Yup, did 60 miles last week. I finished the week with 7 on Friday, 11 on Saturday and 16 on Sunday. My calf feels good and I feel as if the longer runs are getting me back into shape. I can hold the 140 HR at an 8:10-8:30 pace for 10-11 miles.

My run on Sunday was more of a guess than anything else. My Garmin was on the fritz so I had to run with my old HR monitor. I added a bit onto my 15 miler, that is why I guess 16 was the distance. Whatever the distance, I ran for 2:15:00 and felt good the whole way. I was diligent about keeping the HR under 140. I ended up feeling very good – so good in fact that I put in 10 miles this morning at 138 AVG HR/8:16 pace. Things are definately looking up.
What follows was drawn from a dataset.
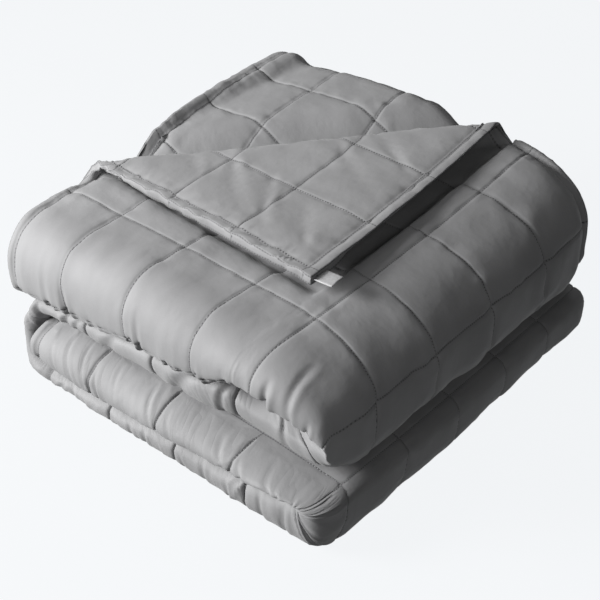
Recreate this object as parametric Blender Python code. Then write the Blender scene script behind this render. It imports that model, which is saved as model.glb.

I look forward to another strong week in the high 50 to low 60 mile range. I am looking forward to doing the 5 mile race I signed up for in Nashville. It is called the Boulevard Bolt and my sister says it draws a lot of people; it is definately an event race. I will be interested to see how three weeks in the 50s will work out for this race. Regardless, I am back to enjoying myself and looking long term about my running.

Nice and easy …

This morning I ran an easy 6 miles at 8:30 pace and 137 HR. Not much going on during the run; things felt pretty good and  I tried very hard to run very easy, in part because I have been a bit anxious about my calf. The last two days after my 15 miler my calf was feeling “weird.”   By this, I mean that it felt, at a couple of points during the run like it might cramp up.  During the day on Monday, it also felt tired and fatigued.   All this, had me worried about a recurrence of my calf tear.  But, after this morning, I feel better about it.  I ran very easily and felt nothing.  I think that the long run just had an unexpected impact on the calf muscle – it wasn’t use to putting in a + 2 hour run.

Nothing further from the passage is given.